**Work to complete**
Which lines below hold the word "joints"? Report each one.

**Dataset extract**
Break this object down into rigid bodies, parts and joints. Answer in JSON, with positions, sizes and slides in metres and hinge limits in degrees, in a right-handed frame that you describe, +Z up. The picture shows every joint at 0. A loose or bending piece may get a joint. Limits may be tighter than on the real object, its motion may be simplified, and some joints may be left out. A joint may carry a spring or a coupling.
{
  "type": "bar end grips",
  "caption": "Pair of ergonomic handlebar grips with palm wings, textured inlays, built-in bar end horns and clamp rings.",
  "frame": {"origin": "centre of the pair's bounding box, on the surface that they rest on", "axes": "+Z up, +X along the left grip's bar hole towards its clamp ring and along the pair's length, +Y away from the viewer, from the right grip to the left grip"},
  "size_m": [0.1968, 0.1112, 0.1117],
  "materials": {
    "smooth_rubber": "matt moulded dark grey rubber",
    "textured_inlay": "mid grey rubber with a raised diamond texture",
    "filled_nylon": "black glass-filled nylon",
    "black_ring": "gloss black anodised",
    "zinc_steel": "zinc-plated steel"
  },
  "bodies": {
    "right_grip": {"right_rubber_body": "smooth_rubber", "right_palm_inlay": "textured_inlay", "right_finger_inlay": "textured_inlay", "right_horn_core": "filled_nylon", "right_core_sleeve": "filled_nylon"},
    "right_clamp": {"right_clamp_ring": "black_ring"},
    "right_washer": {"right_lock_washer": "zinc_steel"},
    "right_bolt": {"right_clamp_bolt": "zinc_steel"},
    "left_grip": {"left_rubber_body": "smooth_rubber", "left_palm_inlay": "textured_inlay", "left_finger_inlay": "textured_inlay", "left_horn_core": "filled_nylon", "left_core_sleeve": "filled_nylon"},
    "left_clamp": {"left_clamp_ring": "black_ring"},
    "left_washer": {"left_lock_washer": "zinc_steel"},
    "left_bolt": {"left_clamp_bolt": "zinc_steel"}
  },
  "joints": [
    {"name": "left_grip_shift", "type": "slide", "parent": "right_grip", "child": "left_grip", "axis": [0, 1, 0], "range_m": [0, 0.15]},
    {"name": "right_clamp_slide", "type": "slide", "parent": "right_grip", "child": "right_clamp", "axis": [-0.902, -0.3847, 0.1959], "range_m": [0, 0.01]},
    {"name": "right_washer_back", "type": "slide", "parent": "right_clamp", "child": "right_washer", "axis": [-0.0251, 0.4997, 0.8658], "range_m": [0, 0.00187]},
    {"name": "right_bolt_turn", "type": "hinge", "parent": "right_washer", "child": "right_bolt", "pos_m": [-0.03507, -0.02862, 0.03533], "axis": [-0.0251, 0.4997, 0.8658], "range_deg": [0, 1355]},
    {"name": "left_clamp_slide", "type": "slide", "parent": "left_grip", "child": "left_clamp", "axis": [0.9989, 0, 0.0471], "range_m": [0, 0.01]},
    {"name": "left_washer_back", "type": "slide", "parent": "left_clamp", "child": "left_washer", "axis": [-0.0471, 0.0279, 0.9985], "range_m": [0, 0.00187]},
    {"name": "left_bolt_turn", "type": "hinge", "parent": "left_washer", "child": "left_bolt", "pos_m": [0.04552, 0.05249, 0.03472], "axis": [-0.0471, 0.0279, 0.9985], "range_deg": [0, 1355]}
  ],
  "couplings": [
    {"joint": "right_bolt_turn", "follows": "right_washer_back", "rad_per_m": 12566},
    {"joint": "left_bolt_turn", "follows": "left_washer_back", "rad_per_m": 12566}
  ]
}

**Task result**
Break this object down into rigid bodies, parts and joints. Answer in JSON, with positions, sizes and slides in metres and hinge limits in degrees, in a right-handed frame that you describe, +Z up. The picture shows every joint at 0. A loose or bending piece may get a joint. Limits may be tighter than on the real object, its motion may be simplified, and some joints may be left out. A joint may carry a spring or a coupling.
  "joints": [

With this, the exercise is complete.